Lead prosecutor Dan Webb wasn't buying it, saying Smollett's lies cost the Chicago Police Department resources and caused racial division.

“Besides being against the law, it’s just plain wrong for Mr. Smollett, a successful black actor, to outright denigrate something as serious, as heinous, as a real hate crime. To denigrate it and then make sure it involved words and symbols that have such horrible historical significance in our country," Webb said according to the Chicago Sun-Times.

Anything else?

After Smollett's December conviction, Webb said in his full report regarding State's Attorney Kim Foxx's handling of the case that her office committed several procedural irregularities and ethical missteps — including that the decision to allow Smollett to enter into an "alternative prosecution" agreement constituted an "abuse of prosecutorial discretion."

In addition, former U.S. Rep.
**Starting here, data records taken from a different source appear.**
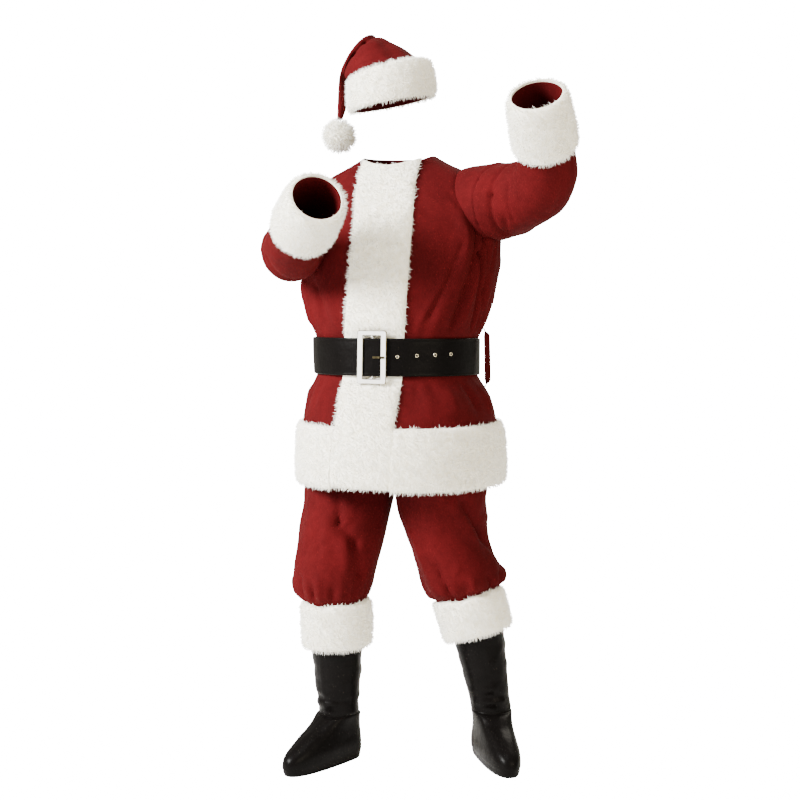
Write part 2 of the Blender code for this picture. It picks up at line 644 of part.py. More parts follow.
# The placket swings a little across the front as it goes down
PLACKET_SWING = [
    (0.680, -0.014),
    (0.822, -0.008),
    (0.983, -0.002),
    (1.100, 0.004),
    (1.300, 0.007),
    (1.470, 0.0),
]


def swing_at(height):
    for (low, a), (high, b) in zip(PLACKET_SWING, PLACKET_SWING[1:]):
        if height <= high:
            share = max(0.0, (height - low) / (high - low))
            return a + (b - a) * share * share * (3 - 2 * share)
    return PLACKET_SWING[-1][1]


def placket_point(u, v):
    """u is metres across the placket from its middle."""
    ring = beyond(COAT_RINGS, v)
    return coat_point(angle_at(swing_at(ring.height) + u, ring), v)


class Placket(Surface):
    def moved(self, u, v, distance):
        along_u = self.point(u + 0.002, v) - self.point(u - 0.002, v)
        along_v = self.point(u, v + 0.02) - self.point(u, v - 0.02)
        return self.point(u, v) + along_u.cross(along_v).normalized() * distance


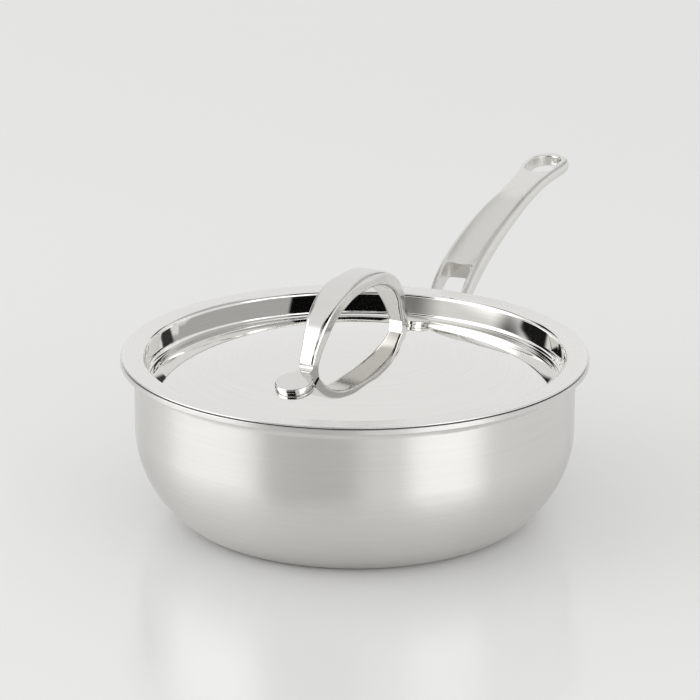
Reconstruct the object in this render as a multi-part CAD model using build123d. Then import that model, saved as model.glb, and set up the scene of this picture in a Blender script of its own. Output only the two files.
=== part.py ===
from build123d import *
import math
import os

# Saucier pan with a lift-off lid, in millimetres.
# The origin is the centre of the base's underside, +Z is up and the long handle points along +X.

# Bowl, measured on its outside
wall_radius = 122.5
lip_width = 7.5
lip_height = 91.6
bowl_round_radius = 60.7
bowl_round_height = 51.5
base_edge_radius = 15.0
lip_bend_radius = 5.0
rim_edge_round = 0.3

# Cladding, from the outside in
skin_thickness = 0.5
core_thickness = 1.9
lining_thickness = 0.4

# Lid, one pressed sheet, measured on its upper side
lid_thickness = 1.0
lid_seat_gap = 0.3
lid_edge_setback = 0.8
lid_wall_clearance = 2.1
lid_flange_bend_radius = 2.5
lid_recess_depth = 15.2
lid_trough_radius = 3.0
lid_dome_radius = 330.0
lid_edge_round = 0.4
lid_turn = -7.2

# Lid loop, a forged strap on two round foot pads
loop_pad_spacing = 130.0
loop_pad_radius = 10.5
loop_pad_thickness = 3.3
loop_pad_edge_round = 1.0
loop_pad_seat_step = 0.7
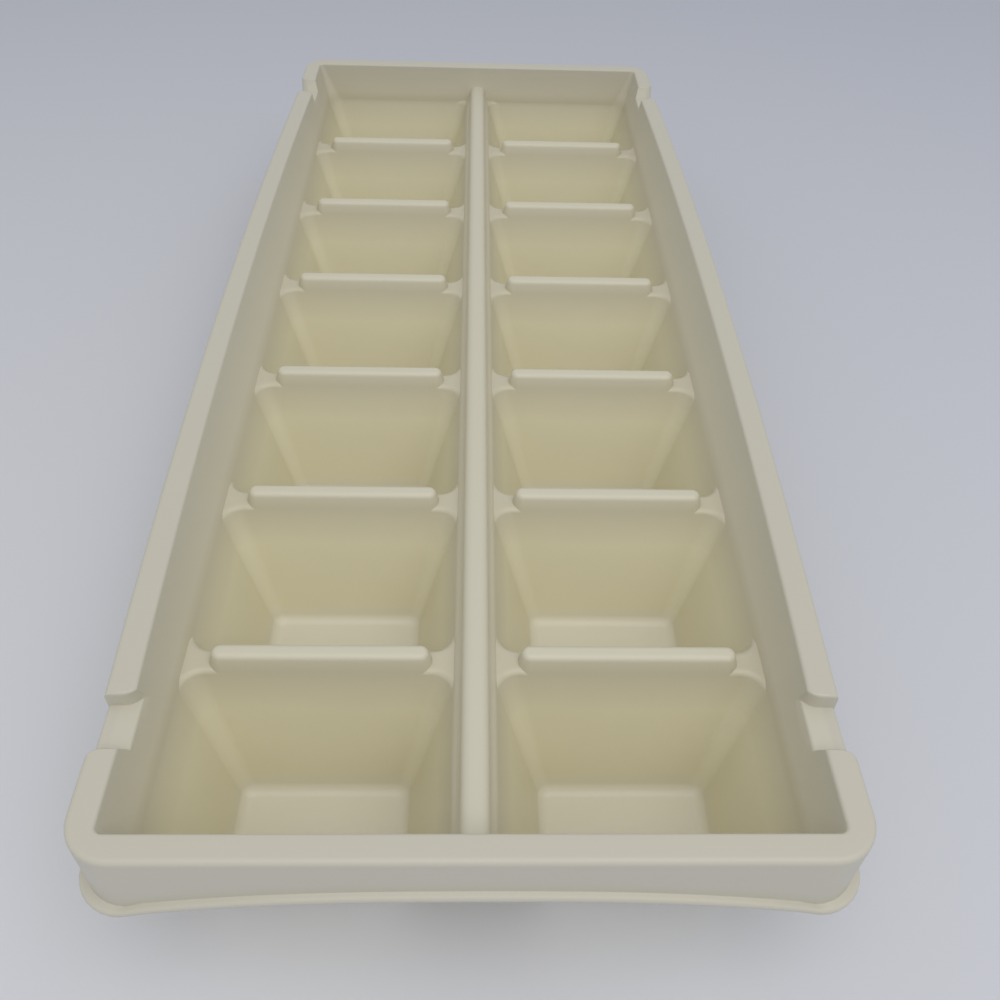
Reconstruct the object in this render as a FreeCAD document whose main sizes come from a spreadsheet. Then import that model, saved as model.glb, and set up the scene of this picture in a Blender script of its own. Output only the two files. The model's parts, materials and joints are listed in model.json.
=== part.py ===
import FreeCAD, Part
import math
import os
import Sketcher

# Ice cube tray: one thin moulding with two columns of tapered wells sunk in a trough.
# Each named sub-part is a region of that moulding, and neighbours meet face to face.
# Frame: origin on the ground under the tray's middle, +X across it, +Y along it, +Z up.

COLUMNS = {"left": -1, "right": 1}
ENDS = {"front": -1, "back": 1}
ROWS = 7

# A long side is turned this much further than its length needs, then trimmed square.
TURN_OVERRUN = 1.1

# A cup that keeps more than this share of its solid has not been hollowed.
HOLLOW_SHARE = 0.5

# How level a flat edge has to lie, in millimetres.
LEVEL_TOLERANCE = 1e-6

# Driving sizes in millimetres: name, value, what it is.
DRIVING_SIZES = [
    ("tray_height", 40.0, "ground to the top of the rim"),
    ("skin", 1.4, "thickness of the moulded wall"),
    ("row_pitch", 41.0, "from one row of wells to the next"),
    ("mouth_length", 36.4, "well mouth along the tray"),
    ("mouth_width", 48.4, "well mouth across the tray"),
    ("mouth_corner", 4.0, "plan radius at a corner of the mouth"),
    ("floor_length", 19.4, "well floor along the tray"),
    ("floor_width", 31.0, "well floor across the tray"),
    ("floor_corner", 3.0, "plan radius at a corner of the floor"),
    ("middle_gap", 3.8, "centre line to the nearest mouth edge"),
    ("saddle_drop", 11.8, "rim top down to the tops of the dividers"),
    ("bar_height", 3.1, "raised bar above the divider"),
    ("bar_width", 3.7, "raised bar along the tray"),
    ("bar_length", 39.6, "raised bar across the tray"),
    ("bar_start", 7.9, "centre line to the near end of a bar"),
    ("bar_round", 1.2, "radius along the top edge of a bar"),
    ("rib_width", 4.4, "centre rib across the tray"),
    ("rib_height", 5.0, "centre rib above the dividers"),
    ("rib_round", 1.6, "radius along the top edges of the rib"),
    ("wall_lean", 2.3, "how far a side wall leans out from the well mouths up to the rim"),
    ("side_bow", 2.4, "how far a long side bulges outwards at its middle"),
    ("corner_step", 0.3, "how much wider the corner sections stand"),
    ("rim_width", 5.0, "flat top of the rim along a side"),
    ("end_rim_width", 4.7, "flat top of the rim round a corner and along an end"),
    ("corner_run", 13.6, "corner section from the end wall to the notch"),
    ("notch_length", 9.9, "notch along the rim"),
    ("notch_drop", 3.3, "depth of the notch"),
    ("corner_round", 5.2, "outer plan radius of the tray's corners"),
    ("skirt_depth", 13.9, "rim top down to the lip, along the sides and corners"),
    ("grip_rise", 5.0, "how far the lip arches up at the middle of an end"),
    ("lip_reach", 1.2, "lip proud of the skirt"),
    ("lip_thickness", 1.7, "lip from top to bottom"),
]

doc = FreeCAD.newDocument("ice_cube_tray")
sheet = doc.addObject("Spreadsheet::Sheet", "sizes")
for row, (alias, value, meaning) in enumerate(DRIVING_SIZES, start=1):
    sheet.set(f"A{row}", alias)
    sheet.set(f"B{row}", str(value))
    sheet.setAlias(f"B{row}", alias)
    sheet.set(f"C{row}", meaning)
doc.recompute()


class Size:
    """A length with its present value and the formula that ties it to the sheet."""

    def __init__(self, value, formula):
        self.value = value
        self.formula = formula

    def __add__(self, other):
        other = as_size(other)
        return Size(self.value + other.value, f"({self.formula} + {other.formula})")

    def __sub__(self, other):
        other = as_size(other)
        return Size(self.value - other.value, f"({self.formula} - {other.formula})")

    def __mul__(self, other):
        other = as_size(other)
        return Size(self.value * other.value, f"({self.formula} * {other.formula})")

    def __truediv__(self, other):
        other = as_size(other)
        return Size(self.value / other.value, f"({self.formula} / {other.formula})")

    def __neg__(self):
        return Size(-self.value, f"(0 - {self.formula})")

    __radd__ = __add__
    __rmul__ = __mul__


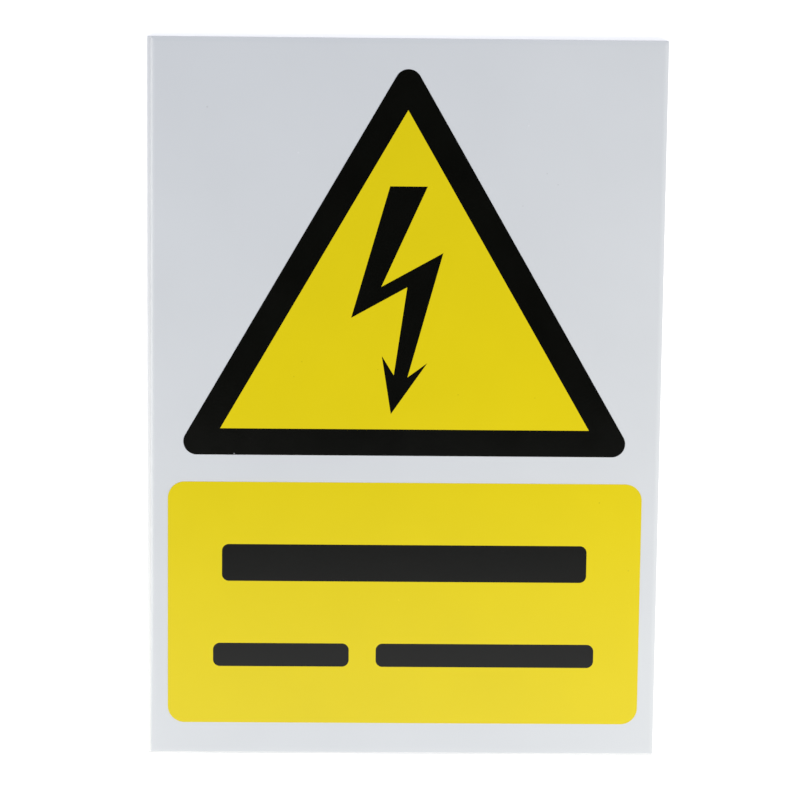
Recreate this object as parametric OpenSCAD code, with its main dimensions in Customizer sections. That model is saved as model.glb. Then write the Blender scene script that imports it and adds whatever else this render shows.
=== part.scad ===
// Warning sign on a rigid plastic sheet: a warning triangle printed above a message panel.
// The sheet lies on its back, with +X to the reader's right, +Y towards the top of the sign and
// +Z out of the printed face. The origin is the middle of the whole outline, in the plane of the
// back, and sizes are millimetres.

/* [Sheet] */
// Width of the sheet's face, between the cuts' upper edges
sheet_w = 148; // [146:1:220]
// Height of the sheet's face
sheet_h = 210; // [205:1:300]
// Thickness of the sheet
sheet_t = 2; // [1:0.1:3]
// Width of the strip along each edge of the face that the shear blade drew down
roll_w = 1.5; // [1.2:0.1:3]
// Depth to which the blade drew the face down at the very edge
roll_d = 0.15; // [0.05:0.05:0.25]
// How far the slanting cuts leave the back to the left of the face and below it
cut_lean = 1.1; // [0:0.1:1.5]

/* [Print] */
// Thickness of the coat of ink
ink_t = 0.05; // [0.02:0.01:0.2]

/* [Warning triangle] */
// Side of the triangle, taken to the sharp corners
triangle_side = 134.2; // [122:0.2:139]
// Width of the black border
border_w = 7.8; // [4:0.1:11]
// Radius of the border's outer corners
triangle_r = 3.9; // [1:0.1:7]
// White gap between the triangle and the panel below it
triangle_gap = 8; // [3:0.1:13]
// How far the triangle is printed to the left of the face's middle
triangle_left = 0.35; // [0:0.05:1]

/* [Lightning arrow] */
// Height of the whole lightning arrow
bolt_h = 66.4; // [40:0.1:68]
// Height of the arrow's point above the border's inner edge
bolt_rise = 4.5; // [2:0.1:7]
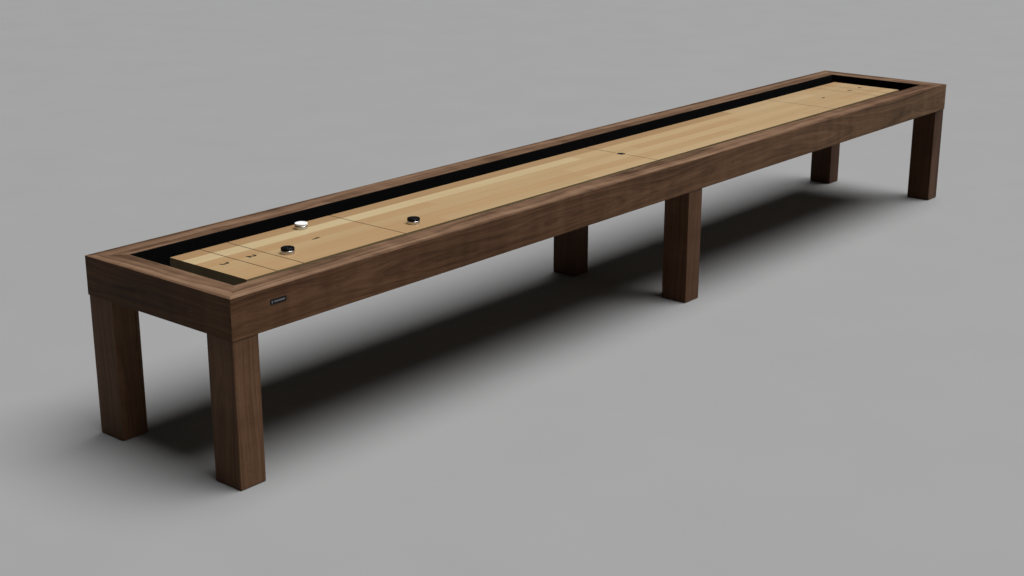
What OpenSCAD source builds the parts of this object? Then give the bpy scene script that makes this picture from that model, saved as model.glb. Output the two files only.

Tulsi Gabbard, a Democrat, said Smollett "spit in the face of real victims of bigotry" by "lying about being attacked because of his race" and "should be sentenced to the fullest extent of the law to serve as an example and to send a very strong message to anyone who thinks about pulling a hoax like this in the future."

Social media also ripped Smollett after his guilty verdict — but left-wing Hollywood remained more or less silent.

The left, however, had plenty to say immediately after Smollett claimed he was attacked. Vice President Kamala Harris — who at the time was a U.S. senator from California and a week into her presidential campaign — called it "an attempted modern day lynching. No one should have to fear for their life because of their sexuality or color of their skin. We must confront this hate."

Image source: Twitter

Harris' tweet was still active Thursday evening.

This is a breaking new story; updates may be added.